In group theory, one of the examples I really like is the fact that $S_4$ is isomorphic to the group of rotations of a cube, under composition (consider the permutation action of $S_4$ on the four diagonals of the cube). In some sense, this says that the rotational symmetry of the cube is the $\textit{same}$ as, for example, the symmetry of rearrangements of four people in a queue, because these phenomena have the same $\textit{multiplicative}$ structure. And here, it is truly useful to know the isomorphism because, assuming you know that the transpositions generate $S_4$, then by the isomorphism you will know that 180-degree rotations about the edges generate all rotations of the cube.

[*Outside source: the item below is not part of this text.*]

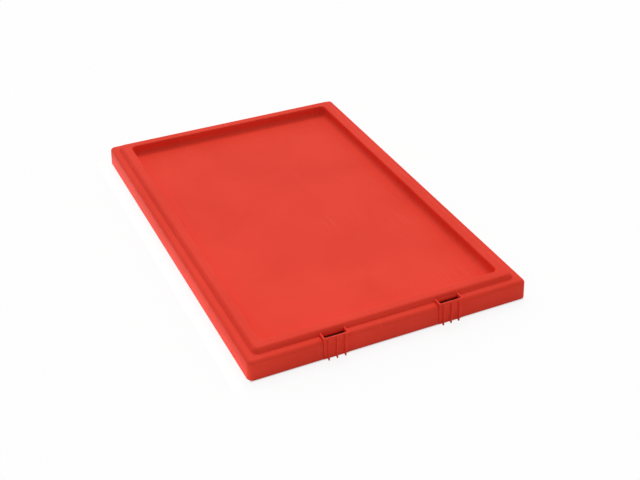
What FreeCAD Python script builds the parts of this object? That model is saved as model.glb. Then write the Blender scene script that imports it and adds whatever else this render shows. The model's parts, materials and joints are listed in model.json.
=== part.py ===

As for the question on products of groups, there are a number of different ways to build a new group $G$ from existing groups $H$ and $K$. Usually, these constructions are such that $H$ and $K$ will be isomorphic to subgroups or quotient groups of the newly constructed $G$. Direct product is one relatively easy such construction, but there are others. Semi-direct product is a generalization of direct product; $\textit{wreath}$ product is a far-reaching generalization of semi-direct product. As has already been mentioned, there is also the notion of the subgroup product $HK$, where for this to make sense $H$ and $K$ must already be subgroups in a larger group. So to say simply "product" of cyclic groups is somewhat ambiguous (though such a statement will probably be clear in most contexts), but to know that cyclic groups are the building blocks of all finitely-generated abelian groups by $\textit{direct}$ product alone is very strong.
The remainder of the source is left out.